By Joe Anuta
After a Chinese tourist died from a brutal robbery in Flushing last month, her relatives’ only wish is to take her remains back to their hometown, but instead they are mired in a tangle of red tape in Queens.
“We are exhausted. We just want this to be over,” Wei Yang said through a translator during an interview conducted with him and his wife, Liu Li.
He is the brother of Haiyan Yang, the 37-year-old who was visiting America when three weeks into her trip she was hit so hard during a downtown mugging that she was pronounced brain dead. Yang died from her injuries in late October.
Police arrested Brian Rodriguez, 35, of Long Island, and the Queens district attorney charged him with assault and robbery, although the charges are expected to be upgraded in light of Haiyan Yang’s death.
After news reached Wei Yang in Shanghai, he had to apply for a visa to enter the country and received help from the office of U.S. Rep. Gary Ackerman (D-Bayside). The couple arrived in the aftermath of Hurricane Sandy.
“Why did he have to hit her so hard?” asked Li, breaking down in tears. “They didn’t leave the family any chance.”
Rodriguez allegedly punched Yang on the side of the head while she was walking near the corner of Parsons Boulevard and 41st Avenue, the DA said.
Haiyan Yang, who worked in sales, had a 10-year-old daughter back in Guangdong, the family’s home province.
A single mother, Yang was not married, but in her 20s adopted the child, Yong En Yang, after she saw the little girl on the street, her brother said.
Wei Yang and Li still have not told the daughter what happened and plan to take her into their home once they return.
But before any of that can happen, they must first traverse the legal obstacles of trying to get Yang’s remains out of the country.
“We did not expect there to be so much paperwork,” he said.
Instead of grieving, the couple said they have been going to hospitals, the medical examiner and the Chinese embassy for nearly two weeks.
He already knew that bringing his sister’s body back to China in a coffin would be too expensive.
“We are not a rich family,” Wei Yang said, adding that a car service to the Long Island hospital from Flushing and back cost a half month’s expenses in China.

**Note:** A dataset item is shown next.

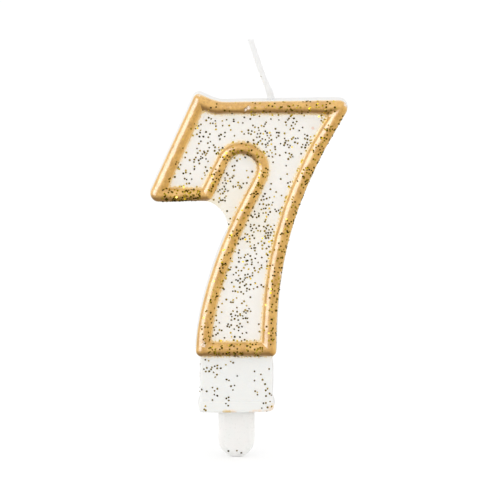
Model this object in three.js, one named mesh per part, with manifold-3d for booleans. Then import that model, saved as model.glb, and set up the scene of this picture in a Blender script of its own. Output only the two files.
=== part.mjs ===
// Number birthday candle: a cast wax 7 with a raised gold outline on its front, a waxed wick
// that leans out of its top edge, and a flat plastic pick that stands in a slot in its base.
// Millimetres. Every piece is drawn upright and facing the viewer (x right, y up, z to the
// front); the group is then turned so that +Z is up and the numeral faces -Y.
// The origin is on the pick's centre line, level with the underside of the wax base.
import * as THREE from "three";
import { mergeVertices } from "three/addons/utils/BufferGeometryUtils.js";
import Module from "manifold-3d";

// Cast wax numeral and its base block
const PLATE_DEPTH = 8;
const PANEL_Z = PLATE_DEPTH / 2;
const TOP_EDGE = 83;
const NUMERAL_FOOT = 15;
const BASE_WIDTH = 19.3;
const BASE_OVERLAP = 1;
const LIP = { width: 20.2, height: 3, depth: 8.6, corner: 1.2, bevel: 0.4 };
const WEB_ARC = { x: -9.8, y: 49.3, radius: 7.5 };

// Gold outline, a half-round bead on the panel's edge
const BEAD_HEIGHT = 1.8;
const BEAD_WALL = 0.6;
const BEAD_ROUND = 1.2;

// Plastic pick: a blade that goes in the cake, and a tang that stands in the base's slot
const PICK = { width: 9.6, depth: 2.4, blade: 12.4, tang: 14, chamfer: 1, bevel: 1.4, bevelDepth: 0.6 };
const SLOT_GAP = 0.3;

// Wick: an embedded run in a slanted bore, and the free tail that bends at the top edge
const WICK_RADIUS = 0.6;
const WICK_SIDES = 12;
const WICK_GAP = 0.1;
const WICK_TOP = new THREE.Vector2(9.2, TOP_EDGE - WICK_GAP);
const WICK_FOOT = new THREE.Vector2(0.5, 17);
const BEND_HEIGHT = 0.8;
const TAIL_MIDDLE = new THREE.Vector3(6.9, 90.6, 0);
const TAIL_TIP = new THREE.Vector3(3.7, 99.2, 0);
const TAIL_STEPS = 8;

const CURVE_SEGMENTS = 10;

// Outer edge of the numeral, anticlockwise from the top left peak. round is the corner's radius;
// curve holds the two handles of a cubic stretch to the next corner, where that isn't straight.
const OUTER_EDGE = [
  { at: [-10.6, 85.5], round: 1.6 },
  { at: [-24.2, 56.6], round: 2.8 },
  { at: [-6.8, 56.7], round: 2.2 },
  { at: [-2.1, 66.7], curve: [[0.1, 71.4], [7.2, 68]] },
  { at: [4.9, 63.3] },
  { at: [1.9, 57.5], curve: [[-5.2, 43], [-10.6, 28]] },
  { at: [-11.1, NUMERAL_FOOT], round: 1.6 },
  { at: [10.6, NUMERAL_FOOT], round: 1.6, curve: [[10.6, 34], [12.5, 50]] },
  { at: [24.4, 72] },
  { at: [30.9, TOP_EDGE], round: 1.6 },
  { at: [-4.5, 82.9], round: 12 },
];

// Inner edge of the gold outline, from the same peak and with the same stretches.
const INNER_EDGE = [
  { at: [-9, 80.4] },
  { at: [-18.2, 60.2] },
  { at: [-9.2, 60.1] },
  { at: [-5, 68.1], curve: [[-0.9, 76.6], [11.9, 70.4]] },
  { at: [7.8, 61.9] },
  { at: [5.5, 57.2], curve: [[-0.8, 44.7], [-6.2, 30]] },
  { at: [-6.5, 18.9] },
  { at: [6.7, 19], curve: [[6.8, 36], [9.5, 51.4]] },
  { at: [19.4, 71] },
  { at: [23.4, 79.4] },
  { at: [-5, 79.75], round: 12 },
];

const WAX = new THREE.MeshStandardMaterial({ color: 0xf0ede8, roughness: 0.45, metalness: 0 });
const GOLD = new THREE.MeshStandardMaterial({ color: 0xc9974a, roughness: 0.32, metalness: 0.8 });
const PLASTIC = new THREE.MeshStandardMaterial({ color: 0xf4f2ee, roughness: 0.35, metalness: 0 });
const WAXED_COTTON = new THREE.MeshStandardMaterial({ color: 0xf5f3f0, roughness: 0.7, metalness: 0 });

const wasm = await Module();
wasm.setup();

function toSolid(geometry) {
  const bare = geometry.clone();
  bare.deleteAttribute("normal");
  bare.deleteAttribute("uv");
  const merged = mergeVertices(bare);
  const mesh = new wasm.Mesh({
    numProp: 3,
    vertProperties: merged.attributes.position.array,
    triVerts: new Uint32Array(merged.index.array),
  });
  return new wasm.Manifold(mesh);
}

function toGeometry(solid) {
  const { vertProperties, triVerts } = solid.getMesh();
  const geometry = new THREE.BufferGeometry();
  geometry.setAttribute("position", new THREE.BufferAttribute(vertProperties, 3));
  geometry.setIndex(new THREE.BufferAttribute(triVerts, 1));
  geometry.computeVertexNormals();
  return geometry;
}

// Turns a path at a corner on an arc, and leaves it at the arc's end.
function roundCorner(path, corner, toPrevious, toNext, radius) {
  const half = Math.acos(toPrevious.dot(toNext)) / 2;
  const bisector = toPrevious.clone().add(toNext).normalize();
  const centre = corner.clone().addScaledVector(bisector, radius / Math.sin(half));
  const cut = radius / Math.tan(half);
  const start = corner.clone().addScaledVector(toPrevious, cut).sub(centre);
  const end = corner.clone().addScaledVector(toNext, cut).sub(centre);
  const clockwise = start.cross(end) < 0;
  path.absarc(centre.x, centre.y, radius, start.angle(), end.angle(), clockwise);
}

// Follows a list of corners. A stretch ends where the next corner's arc begins.
function traceEdge(corners, path) {
  const count = corners.length;
  const points = corners.map((corner) => new THREE.Vector2(...corner.at));
  const handles = corners.map((corner) => corner.curve?.map((handle) => new THREE.Vector2(...handle)));
  const sides = points.map((point, i) => {
    const before = handles[(i + count - 1) % count]?.[1] ?? points[(i + count - 1) % count];
    const after = handles[i]?.[0] ?? points[(i + 1) % count];
    return [before.clone().sub(point).normalize(), after.clone().sub(point).normalize()];
  });
  const arcStart = (i) => {
    const half = Math.acos(sides[i][0].dot(sides[i][1])) / 2;
    return points[i].clone().addScaledVector(sides[i][0], (corners[i].round ?? 0) / Math.tan(half));
  };
  path.moveTo(arcStart(0).x, arcStart(0).y);
  corners.forEach((corner, i) => {
    if (corner.round) roundCorner(path, points[i], ...sides[i], corner.round);
    const end = i + 1 < count ? arcStart(i + 1) : arcStart(0);
    if (handles[i]) path.bezierCurveTo(...handles[i][0], ...handles[i][1], ...end);
    else path.lineTo(...end);
  });
  return path;
}

// Extrudes an outline from z = from to z = to, with square edges.
function slab(shape, from, to) {
  const settings = { depth: to - from, bevelEnabled: false, curveSegments: CURVE_SEGMENTS };
  return new THREE.ExtrudeGeometry(shape, settings).translate(0, 0, from);
}

// The wax that fills the crook under the arch, down to its free concave edge.
function webShape() {
  const arc = WEB_ARC;
  const shape = new THREE.Shape();
  shape.absarc(arc.x, arc.y, arc.radius, 1.3, 0, true);
  shape.lineTo(-1, 49.3);
  shape.lineTo(7.2, 66);
  shape.lineTo(5, 70);
  shape.lineTo(0, 71);
  shape.lineTo(-3.5, 69);
  shape.lineTo(-8.5, 58.5);
  return shape;
}

// A flat lip runs round the foot of the base block.
function lipGeometry() {
  const half = LIP.width / 2 - LIP.bevel;
  const shape = new THREE.Shape();
  shape.moveTo(-half, LIP.height - LIP.bevel);
  shape.absarc(-half + LIP.corner, LIP.bevel + LIP.corner, LIP.corner, Math.PI, 1.5 * Math.PI, false);
  shape.absarc(half - LIP.corner, LIP.bevel + LIP.corner, LIP.corner, -0.5 * Math.PI, 0, false);
  shape.lineTo(half, LIP.height - LIP.bevel);
  const bevel = { bevelSize: LIP.bevel, bevelThickness: LIP.bevel, bevelSegments: 1 };
  const depth = LIP.depth - 2 * LIP.bevel;
  return new THREE.ExtrudeGeometry(shape, { depth, curveSegments: 3, ...bevel }).translate(0, 0, -depth / 2);
}

// A straight cylinder along the wick's line, lengthened by extra at its top end.
function wickRun(radius, extra) {
  const line = WICK_TOP.clone().sub(WICK_FOOT);
  const length = line.length() + extra;
  return new THREE.CylinderGeometry(radius, radius, length, WICK_SIDES)
    .translate(0, length / 2, 0)
    .rotateZ(line.angle() - Math.PI / 2)
    .translate(WICK_FOOT.x, WICK_FOOT.y, 0);
}

function numeralBody() {
  const baseHeight = NUMERAL_FOOT + BASE_OVERLAP - LIP.bevel;
  const base = new THREE.BoxGeometry(BASE_WIDTH, baseHeight, PLATE_DEPTH);
  base.translate(0, LIP.bevel + baseHeight / 2, 0);
  const slotHeight = 2 * (PICK.tang + SLOT_GAP);
  const slot = new THREE.BoxGeometry(PICK.width + 2 * SLOT_GAP, slotHeight, PICK.depth + 2 * SLOT_GAP);
  const bore = wickRun(WICK_RADIUS + WICK_GAP, 2).translate(0, -WICK_GAP, 0);
  const solid = toSolid(slab(traceEdge(OUTER_EDGE, new THREE.Shape()), -PANEL_Z, PANEL_Z))
    .add(toSolid(slab(webShape(), -PANEL_Z, PANEL_Z)))
    .add(toSolid(base))
    .add(toSolid(lipGeometry()))
    .subtract(toSolid(slot))
    .subtract(toSolid(bore));
  return new THREE.Mesh(toGeometry(solid), WAX);
}

// The bead is rounded on both faces, and only the half in front of the panel is kept.
function goldOutline() {
  const ring = traceEdge(OUTER_EDGE, new THREE.Shape());
  ring.holes.push(traceEdge(INNER_EDGE, new THREE.Path()));
  const bead = new THREE.ExtrudeGeometry(ring, {
    depth: 2 * BEAD_WALL,
    bevelThickness: BEAD_ROUND,
    bevelSize: BEAD_ROUND,
    bevelOffset: -BEAD_ROUND,
    bevelSegments: 3,
    curveSegments: CURVE_SEGMENTS,
  }).translate(0, 0, PANEL_Z - BEAD_WALL);
  const behind = new THREE.BoxGeometry(100, 100, 2 * BEAD_HEIGHT);
  behind.translate(0, TOP_EDGE / 2, PANEL_Z - BEAD_HEIGHT);
  return new THREE.Mesh(toGeometry(toSolid(bead).subtract(toSolid(behind))), GOLD);
}

function pick() {
  const half = PICK.width / 2 - PICK.bevel;
  const top = PICK.tang - PICK.bevel;
  const shape = new THREE.Shape();
  shape.absarc(0, PICK.width / 2 - PICK.blade, half, Math.PI, 2 * Math.PI, false);
  shape.lineTo(half, top - PICK.chamfer);
  shape.lineTo(half - PICK.chamfer, top);
  shape.lineTo(PICK.chamfer - half, top);
  shape.lineTo(-half, top - PICK.chamfer);
  const depth = PICK.depth - 2 * PICK.bevelDepth;
  const bevel = { bevelSize: PICK.bevel, bevelThickness: PICK.bevelDepth, bevelSegments: 1 };
  const blade = new THREE.ExtrudeGeometry(shape, { depth, curveSegments: 2 * CURVE_SEGMENTS, ...bevel });
  return new THREE.Mesh(blade.translate(0, 0, -depth / 2), PLASTIC);
}

// The tail's root is a ball on the bend's axis, so the tail turns without touching the wax.
function wickTail() {
  const root = new THREE.Vector3(WICK_TOP.x, TOP_EDGE + BEND_HEIGHT, 0);
  const section = new THREE.Shape().absarc(0, 0, WICK_RADIUS, 0, 2 * Math.PI, false);
  const tube = new THREE.ExtrudeGeometry(section, {
    extrudePath: new THREE.QuadraticBezierCurve3(root, TAIL_MIDDLE, TAIL_TIP),
    steps: TAIL_STEPS,
    curveSegments: WICK_SIDES,
  });
  const ball = new THREE.SphereGeometry(WICK_RADIUS, WICK_SIDES, WICK_SIDES / 2);
  ball.translate(root.x, root.y, root.z);
  return new THREE.Mesh(toGeometry(toSolid(tube).add(toSolid(ball))), WAXED_COTTON);
}

const pieces = {
  pick: pick(),
  numeral_body: numeralBody(),
  gold_outline: goldOutline(),
  wick_core: new THREE.Mesh(wickRun(WICK_RADIUS, 0), WAXED_COTTON),
  wick_tail: wickTail(),
};

const group = new THREE.Group();
for (const [name, mesh] of Object.entries(pieces)) {
  mesh.name = name;
  group.add(mesh);
}
group.rotation.x = Math.PI / 2;

export default group;
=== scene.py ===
import itertools
import math
import random

import bmesh
import bpy
import numpy as np
from mathutils import Matrix, Vector, geometry, noise
from mathutils.bvhtree import BVHTree
from mathutils.kdtree import KDTree


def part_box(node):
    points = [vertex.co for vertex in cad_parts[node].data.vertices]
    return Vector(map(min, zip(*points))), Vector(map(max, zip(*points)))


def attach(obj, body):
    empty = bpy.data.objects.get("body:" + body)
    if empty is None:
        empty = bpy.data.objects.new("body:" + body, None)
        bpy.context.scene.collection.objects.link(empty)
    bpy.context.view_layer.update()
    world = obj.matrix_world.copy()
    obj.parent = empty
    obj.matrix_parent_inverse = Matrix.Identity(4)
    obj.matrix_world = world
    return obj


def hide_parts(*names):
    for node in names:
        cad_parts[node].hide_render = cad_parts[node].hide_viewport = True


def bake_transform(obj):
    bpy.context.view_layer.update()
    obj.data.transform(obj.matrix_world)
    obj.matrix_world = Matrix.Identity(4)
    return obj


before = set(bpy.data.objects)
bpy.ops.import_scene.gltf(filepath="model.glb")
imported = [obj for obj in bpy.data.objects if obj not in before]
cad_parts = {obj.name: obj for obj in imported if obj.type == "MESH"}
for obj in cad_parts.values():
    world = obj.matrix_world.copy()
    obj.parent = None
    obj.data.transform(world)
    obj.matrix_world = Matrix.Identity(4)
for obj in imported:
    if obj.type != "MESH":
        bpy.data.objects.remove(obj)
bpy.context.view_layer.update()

# Lengths are in millimetres in the CAD's frame (x right, y back, z up) until a mesh is made,
# and the studio's are in metres.
MM = 0.001
BEAD_LOW, BEAD_HIGH = (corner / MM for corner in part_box("gold_outline"))
PICK_LOW, PICK_HIGH = (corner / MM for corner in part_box("pick"))
BODY_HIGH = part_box("numeral_body")[1] / MM
# the front face of the wax, and how far the bead stands off it
PANEL_Y = BEAD_HIGH.y
BEAD_HEIGHT = BEAD_HIGH.y - BEAD_LOW.y
HALF_DEPTH = -PANEL_Y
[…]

But once here they found out cremation requires a notarized signature from Yang’s mother, who was back home in Guangdong.
And so they sent a form back and as of Tuesday were still waiting for its return. They will have to produce a death certificate to the Chinese embassy in order for them to get on a plane back to the country.
Luckily, Wei Yang and Li are staying with a Flushing couple who are friends of Yang’s, and the Chinese community has caught wind of their plight and has donated funds that will go toward cremation and raising Yang’s daughter.
“The support has been tremendous,” said Larry Swint, whose wife knew Yang in China and who has taken in the couple while they wait.
Wei Yang hopes to soon be able to bury his sister, but he also hopes that others in the immigrant community will listen to his story and try to protect each other, since many are far from friends and family, to ensure that a tragedy like this does not happen again.